June 15, 2015 – What is “designer carbon?” What’s it good for? According to Stanford researchers – lots of applications including energy storage, solar panels and even carbon capture.
Heading up the Stanford team is Zhenan Bao, Professor of Chemical Engineering. She and his colleagues have published their “designer carbon” discovery, which they call HPG carbon, in the most recent issue of the journal ACS Central Science. Activated carbon is often produced from coconut shells but the materials contain pores with no consistency. Her team found a new method of synthesizing carbon using a water-based polymer similar to the material in a soft contact lens. These polymers are classified as hydrogels and form a three-dimensional interconnected network containing organic molecules and nitrogen. The material is ideal for conducting electricity.
The team manufactured nanometer-thick carbon sheets and then added potassium hydroxide to increase their surface areas. Voila, designer carbon which can be altered chemically by changing the polymer and organic composition and by applying heat to increase pore volume. This creates carbon with record-high surface areas – over 4,000 square meters per gram making the material useful for numerous applications.
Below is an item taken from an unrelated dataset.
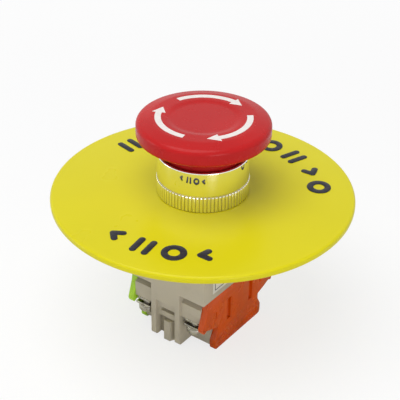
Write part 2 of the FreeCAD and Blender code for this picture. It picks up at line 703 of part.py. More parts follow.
# The cover's outline as (across, up) from its top to its foot, and how much each corner is rounded.
COVER_CORNERS = (
    ("16.0", "d.block_low", 0), ("16.6", "-27.6", 0), ("18.45", "-33.2", 0.7), ("17.9", "-34.7", 0.55),
    ("16.5", "-34.0", 0.4), ("14.2", "-34.9", 0), ("10.7", "-36.0", 0.5), ("10.7", "-37.8", 0.7),
    ("12.2", "-40.6", 0.8), ("12.2", "d.base_low - 1.3", 1.2),
)
# Slots in the cover's face: the side nearest -Y, the width, the foot and the top.
COVER_SLOTS = (
    (-6.0, 1.9, -36.0, -28.2), (5.4, 1.9, -35.6, -28.2),
    (-12.0, 0.5, -32.2, -29.8), (11.4, 0.5, -32.2, -29.8),
)


def module_cover(label, side):
    """Side cover of one contact module, with slots and a stepped lower band outside."""
    body = doc.addObject("PartDesign::Body", label + "_body")
    inner_face = "d.module_face" if side > 0 else "-d.cover_face"
    outline = sketch(body, label + "_outline", "YZ_Plane", inner_face)
    half = [(across, up) for across, up, _ in COVER_CORNERS]
    draw(outline, [(f"-({across})", up) for across, up in half] + list(reversed(half)))
    pad = body.newObject("PartDesign::Pad", label + "_pad")
    pad.Profile = outline
    pad.setExpression("Length", "d.cover_face - d.module_face")
    doc.recompute()

    def corner(across, up):
        def wanted(edge):
            middle = edge.CenterOfMass
            return (
                abs(abs(middle.y) - number(across)) < 0.01 and abs(middle.z - number(up)) < 0.01
                and edge.BoundBox.XLength > 1
            )
        return wanted

    for place, (across, up, size) in reversed(list(enumerate(COVER_CORNERS))):
        if size:
            round_edges(body, f"{label}_round_{place}", str(size), corner(across, up))
    outer = ("d.cover_face - 1.1", "d.cover_face + 1")
    tools = [
        box(f"{label}_slot_{place}", span(side, *outer), (f"{near}", f"{near + wide}"), (f"{foot}", f"{top}"))
        for place, (near, wide, foot, top) in enumerate(COVER_SLOTS)
    ]
    band = ("d.cover_face - 0.3", "d.cover_face + 1")
    tools.append(box(label + "_band", span(side, *band), ("-10.4", "10.4"), ("d.base_low - 0.5", "-40.8")))
    keep(cut(label, body, *tools), label)


def contact_strips(label, side):
    """Two bent strips that lead from the terminals to the fixed contacts."""
    strips = []
    for end in SIDES:
        across = span(side, "d.module_x - d.strip_half", "d.module_x + d.strip_half")
        under = "d.strip_level - d.strip_thick"
        leg = "d.leg_outer - d.strip_thick"
        tag = f"{label}_{end + 1}"
        solid = fuse(
            tag + "_solid",
            box(tag + "_foot", across, span(end, leg, "d.bay_y + 0.1"), (under, "d.strip_level")),
            box(tag + "_leg", across, span(end, leg, "d.leg_outer"), (under, "d.arm_level")),
            box(tag + "_arm", across, span(end, "d.arm_inner", "d.leg_outer"),
                ("d.arm_level - d.strip_thick", "d.arm_level")),
        )
        hole = rod(
            tag + "_hole", "d.screw_shank + 0.05", ("d.strip_level - 3", "d.strip_level + 1"),
            on_module(side), f"{end} * d.screw_y",
        )
        strips.append(cut(tag, solid, hole))
    keep(group(label, strips), label)


def silver_tips(label, side, low):
    """A pair of contact rivets, one for each strip."""
    height = (low, f"{low} + d.tip_thick")
    tips = [
        rod(f"{label}_{end + 1}", "d.tip_radius", height, on_module(side), f"{end} * d.tip_y")
        for end in SIDES
    ]
    keep(group(label, tips), label)


def bridge(label, side, low):
    """Moving contact bridge."""
    keep(box(
        label, span(side, "d.module_x - d.bridge_half_x", "d.module_x + d.bridge_half_x"),
        ("-d.bridge_half_y", "d.bridge_half_y"), (low, f"{low} + d.bridge_thick"),
    ), label)


def carrier(label, side, window, hollow):
    """Sliding carrier with a window for its bridge and a spring hollow."""
    solid = box(
        label + "_solid", span(side, "d.module_x - d.carrier_half_x", "d.module_x + d.carrier_half_x"),
        ("-d.carrier_half_y", "d.carrier_half_y"), ("d.carrier_low", "d.carrier_top"),
    )
    across = span(side, "d.module_x - d.bridge_half_x - 0.1", "d.module_x + d.bridge_half_x + 0.1")
    opening = box(label + "_window", across, ("-d.carrier_half_y - 1", "d.carrier_half_y + 1"), window)
    rooms = [rod(f"{label}_room_{i}", "1.75", heights, on_module(side)) for i, heights in enumerate(hollow)]
    keep(cut(label, solid, opening, *rooms), label)


def contact_modules():
    fixed_low = "d.arm_level - d.strip_thick - d.tip_thick"
    nc_tip = f"{fixed_low} - d.contact_gap - d.tip_thick"
    nc_bridge = f"{nc_tip} - d.bridge_thick"
    no_tip = "d.arm_level + d.tip_thick + d.open_gap"
    no_bridge = f"{no_tip} + d.tip_thick"
    no_top = f"{no_bridge} + d.bridge_thick"
    for kind, side in (("nc", 1), ("no", -1)):
        module_cover(kind + "_module_cover", side)
        contact_strips(kind + "_contact_strips", side)
    silver_tips("nc_fixed_tips", 1, fixed_low)
    silver_tips("nc_bridge_tips", 1, nc_tip)
    bridge("nc_bridge", 1, nc_bridge)
    carrier(
        "nc_carrier", 1, (f"{nc_bridge} - 0.05", f"{nc_tip} + 0.05"), [("d.carrier_low - 1", nc_bridge)],
    )
    silver_tips("no_fixed_tips", -1, "d.arm_level")
    silver_tips("no_bridge_tips", -1, no_tip)
    bridge("no_bridge", -1, no_bridge)
    ceiling = f"{no_top} + d.lost_motion + 0.4"
    carrier(
        "no_carrier", -1, (f"{no_bridge} - 0.1", ceiling),
        [("d.carrier_low - 1", "d.carrier_low + 1.5"), (f"{ceiling} - 0.1", "d.carrier_top - 0.8")],
    )
    spring = coil(
        "no_contact_spring", "d.contact_coil", "0.35", f"{no_top} + 0.05", "d.carrier_top - 0.85", 6,
        on_module(-1),
    )
    keep(spring, "no_contact_spring")


# -------------------------------------------------------------------- terminals

def terminals():
    """Four screw terminals: clamp plate, washer and screw, entered from below."""
    screws, washers, plates = [], [], []
    for side in SIDES:
        for end in SIDES:
            tag = f"{side + 1}_{end + 1}"
            x, y = on_module(side), f"({end} * d.screw_y)"
            hole = ("d.washer_low - 1", "d.clamp_top + 1")
            thick = "(d.washer_low - d.head_low)"
            length = "(d.screw_tip - d.washer_low)"
            screws.append(small_screw(
                "terminal_screw_" + tag, "d.screw_shank", length, "d.screw_head", thick, x, y, "d.head_low",
            ))
            disc = rod("washer_disc_" + tag, "d.screw_head", ("d.washer_low", "d.washer_top"), x, y)
            washers.append(cut(
                "washer_" + tag, disc, rod("washer_hole_" + tag, "d.screw_shank + 0.05", hole, x, y),
            ))
            plate = box(
                "clamp_slab_" + tag, (f"{x} - d.clamp_half", f"{x} + d.clamp_half"),
                (f"{y} - d.clamp_half", f"{y} + d.clamp_half"), ("d.washer_top", "d.clamp_top"),
            )
            plates.append(cut(
                "clamp_" + tag, plate, rod("clamp_hole_" + tag, "d.screw_shank + 0.05", hole, x, y),
            ))
    keep(group("terminal_screws", screws), "terminal_screws")
    keep(group("screw_washers", washers), "screw_washers")
    keep(group("clamp_plates", plates), "clamp_plates")


def write_parts():
    """Checks every object, then writes one STEP file for each sub-part."""
    doc.recompute()
    for item in doc.Objects:
        if "Invalid" in item.State or "Error" in item.State:
            raise RuntimeError(f"{item.Name} failed: {item.State}")
    for item in nodes:
        if item.Shape.isNull() or not item.Shape.isValid():
            raise RuntimeError(item.Label + " has no valid shape")
    os.makedirs("parts", exist_ok=True)
    for item in nodes:
        item.Shape.exportStep(os.path.join("parts", item.Label + ".step"))
        print(f"{item.Label:20s} solids {len(item.Shape.Solids)} volume {item.Shape.Volume:9.2f}")


legend_plate()
plate_gasket()
plate_marks()
bezel_ring()
mushroom_cap(arrow_inlays())
twist_hub()
cap_screws()
actuator_stem()
latch_pins()
hub_clip()
yoke()
springs()
threaded_neck()
clamp_nut()
collar_screws()
base_housing()
side_label()
contact_modules()
terminals()
write_parts()
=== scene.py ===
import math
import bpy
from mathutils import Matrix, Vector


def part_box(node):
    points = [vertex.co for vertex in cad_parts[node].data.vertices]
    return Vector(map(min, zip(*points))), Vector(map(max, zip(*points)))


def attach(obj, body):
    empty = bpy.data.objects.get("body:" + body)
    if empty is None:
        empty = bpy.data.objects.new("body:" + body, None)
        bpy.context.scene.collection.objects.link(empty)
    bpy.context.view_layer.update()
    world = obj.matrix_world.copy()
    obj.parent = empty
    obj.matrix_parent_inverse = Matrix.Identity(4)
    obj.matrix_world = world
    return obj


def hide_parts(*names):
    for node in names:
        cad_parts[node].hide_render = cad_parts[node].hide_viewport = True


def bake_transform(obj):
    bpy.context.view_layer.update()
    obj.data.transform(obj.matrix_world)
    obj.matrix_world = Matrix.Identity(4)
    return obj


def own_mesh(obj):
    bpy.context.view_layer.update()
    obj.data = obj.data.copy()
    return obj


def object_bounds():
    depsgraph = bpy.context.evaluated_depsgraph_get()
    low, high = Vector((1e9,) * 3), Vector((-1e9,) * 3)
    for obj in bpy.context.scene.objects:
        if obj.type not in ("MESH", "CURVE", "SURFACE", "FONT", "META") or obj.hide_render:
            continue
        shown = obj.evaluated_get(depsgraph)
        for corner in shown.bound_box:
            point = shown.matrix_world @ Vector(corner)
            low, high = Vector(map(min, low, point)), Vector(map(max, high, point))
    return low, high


bl_info = {
    "name": "Emergency Stop Button",
    "version": (1, 0, 0),
    "blender": (4, 5, 0),
    "location": "View3D > Sidebar > Stop Button",
    "description": "Builds the looks of a twist-release emergency stop button around its CAD frame",
    "category": "Object",
}

import bmesh
import bpy
from bpy.props import FloatProperty, FloatVectorProperty, IntProperty, PointerProperty
from mathutils import Matrix, Vector

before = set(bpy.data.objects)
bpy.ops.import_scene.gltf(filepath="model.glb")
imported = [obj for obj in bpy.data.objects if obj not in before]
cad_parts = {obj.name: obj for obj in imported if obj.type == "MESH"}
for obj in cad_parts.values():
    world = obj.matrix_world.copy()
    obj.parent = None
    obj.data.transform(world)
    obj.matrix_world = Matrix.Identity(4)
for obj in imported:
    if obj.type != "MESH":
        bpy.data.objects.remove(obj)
cad_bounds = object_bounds()

MM = 0.001
SIDES = (-1, 1)
ROUND_STEPS = 6
FINE_STEPS = 8


# --------------------------------------------------------------------- settings

def colour(name, description, default):
    """A setting that is a colour."""
    return FloatVectorProperty(
        name=name, description=description, default=default, subtype="COLOR", size=3, min=0.0, max=1.0,
    )


def length(name, description, millimetres):
    """A setting that is a length."""
    return FloatProperty(
        name=name, description=description, default=millimetres * MM, unit="LENGTH", min=0.0,
    )


class StopButtonColours(bpy.types.PropertyGroup):
    """The colours of the button's finishes."""
    head: colour("Head", "Red of the mushroom head", (0.50, 0.014, 0.015))
    arrows: colour("Arrows", "Off-white of the arrows in the head", (0.80, 0.75, 0.72))
    plate: colour("Plate", "Yellow of the legend plate", (0.68, 0.61, 0.007))
    marks: colour("Marks", "Black of the marks on the plate", (0.018, 0.019, 0.026))
    block: colour("Block", "Beige of the contact block", (0.46, 0.415, 0.33))
    open_module: colour("Normally open cover", "Green of one module cover", (0.43, 0.72, 0.05))
    closed_module: colour("Normally closed cover", "Orange of the other module cover", (0.68, 0.085, 0.003))
    label: colour("Label", "Pale film of the side label", (0.66, 0.64, 0.58))
    floor: colour("Floor", "Pale floor under the button", (0.90, 0.90, 0.91))


class StopButtonSizes(bpy.types.PropertyGroup):
    """The sizes that only the looks have."""
    segments: IntProperty(
        name="Segments", description="Steps round a turned piece", default=256, min=32, max=1024,
    )
    ribs: IntProperty(
        name="Ribs", description="Ribs in the ring's knurled band", default=78, min=12, max=200,
    )
    knurl_depth: length("Knurl depth", "How deep the flutes between the ribs are", 0.28)
    thread_pitch: length("Thread pitch", "Pitch of the thread on the neck", 1.5)
    edge: length("Edge", "Rounding on moulded edges", 0.22)
    metal_edge: length("Metal edge", "Rounding on stamped metal edges", 0.12)


def colours():
    """The colours as they are set in this scene."""
    return bpy.context.scene.stop_button_colours


def sizes():
    """The sizes as they are set in this scene."""
    return bpy.context.scene.stop_button_sizes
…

The design team sees applications for super-capacitors, batteries and electrodes. One application should produce lithium-sulfur batteries that are stable and perform better. With the material heated to create a highly dense mat of small pores you don’t have any polysulfides leaching out to weaken battery performance.
And probably the best feature of all for HPG carbon is that it’s simple to make in a one-step process and relatively inexpensive. In the journal paper, the authors state “our synthetic method…allows easy incorporation of metal, metal oxides, nitrides, or carbides in the carbon framework by adding metal-containing salts during the polymerization process.” It is this fine “tunablility” that makes HPG carbon adaptable for a wide range of applications.
To give you an idea the team produced a number of electrodes and supercapacitors. They can be seen in the picture below.
“A” is an interdigital supercapacitor made with designer carbon ink on gold-coated film. “B” is a flexible supercapacitor with interdigital electrodes made with designer carbon spray applied to polymide film. “C” is a silicon wafer fabricated with 10 supercapacitors made from designer carbon, and “D” is an electrode 100 nanometers thick applied to a flexible substrate.
The research was funded in part by the Global Climate Energy Project, Preourt Institute for Energy, United States Department of Energy, Battery Materials Research Program and the SUNCAT Center for Interface Science and Catalysis.